Unser Bildungsziel heißt: „Integration statt Selektion“, denn im heutigen Schulsystem haben nur 10% der Schüler eine gute Bildungschance. Wir müssen damit aufhören, unsere Kinder im Alter von 10 Jahren in drei Sorten Menschen aufzuteilen:

  • Im Mittelpunkt aller Bemühungen um das Bildungssystem muss das lernende Kind stehen. Das erfordert einen umfassenden Bildungsbegriff und natürlich einen Blick über die Schule hinaus, auf Elternhaus, Kitas, Freizeitangebote und generell außerschulische Lern-Orte.
  • Wesentliche Entscheidungen für die Entwicklung eines Kindes werden in den ersten Jahren getroffen. Kitas haben in diesem Zusammenhang einen eigenen und besonders wichtigen Bildungsauftrag. Diese Tatsache muss sich in der Ausbildung des Personals und in der Ausstattung mit Sachmitteln widerspiegeln.
  • Um allen Kindern zur Einschulung vergleichbare Chancen zu bieten, fordert die SPD die Einführung eines verbindlichen Vorschuljahres.
  • Es müssen Konzepte für eine stückweise Abschaffung des dreigliedrigen Schulsystems entwickelt werden, die Kinder sollen länger gemeinsam lernen. Berücksichtigt werden müssen dabei natürlich auch „bauliche Voraussetzungen“ – Grundschulen, Haupt- und Realschulen und Gymnasien können nicht über Nacht zu einer Einheit werden.
  • Am Ende dieses Prozesses muss „eine Schule für alle“ stehen, ein „Haus des Lernens“ für alle Schüler von Klasse 1 bis 10.
  • In dieser Schule sollen Lehrer nicht alleine das pädagogische Personal sein. Sozialpädagogen, Psychologen etc. müssen künftig fest in die Schulkonzepte integriert werden.
  • „Sitzenbleiben“ muss abgeschafft werden.
  • Die Lehrerausbildung muss dieser Entwicklung Rechnung tragen. Binnendifferenzierung, offene Unterrichtsformen und die Einbeziehung außerschulischer Lern-Orte müssen verbindliche Teile der Lehrerausbildung sein, verbindliche Fortbildungen zum Lehreralltag dazu gehören.

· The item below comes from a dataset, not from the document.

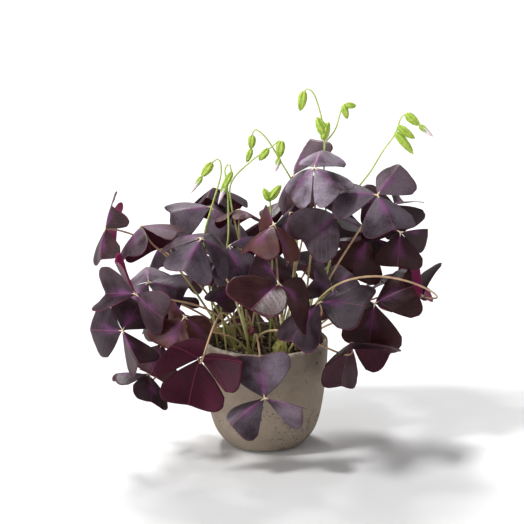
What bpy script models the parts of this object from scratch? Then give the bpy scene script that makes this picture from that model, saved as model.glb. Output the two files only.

Trotz der schlechten (finanziellen) Ausgangsvoraussetzungen müssen wir an dem Ziel einer breiten Bildungsreform festhalten und schon jetzt praktikable Änderungen vornehmen, sanfte Übergänge bei den Strukturveränderungen finden und bei der Umverteilung der Mittel zu Gunsten der Bildung glaubwürdig, aber auch mutig sein. Ein Ziel dabei ist, durch eine größere Verteilung der Kosten, z.B. durch die Beteiligung des Bundes, eine Mehrbelastung der Kommunen zu vermeiden.

  • Aufgrund der Finanz-Situation der öffentlichen Hand muss die Diskussion um nachhaltige Reformern des Bildungssystems auch auf Grundlage einer gesellschaftlichen Gewinn- und Verlustrechnung geführt werden. Unser Bildungssystem kostet Milliarden mit seinen Folgen in der Jugendhilfe, der Sozialhilfe, auf dem Arbeitsmarkt etc.
  • „Kinder sind wichtiger als Steuersenkungen“ – darüber muss ein gesellschaftlicher Konsens erzielt werden.

Die Frage, wie wir unsere Kinder ausbilden, ist die bedeutendste für unsere Zukunft überhaupt. Gerade die SPD als Emanzipationspartei muss Motor der Entwicklung eines Bildungssystems sein, das allen die gleichen Chancen in einer globalisierten Welt bietet.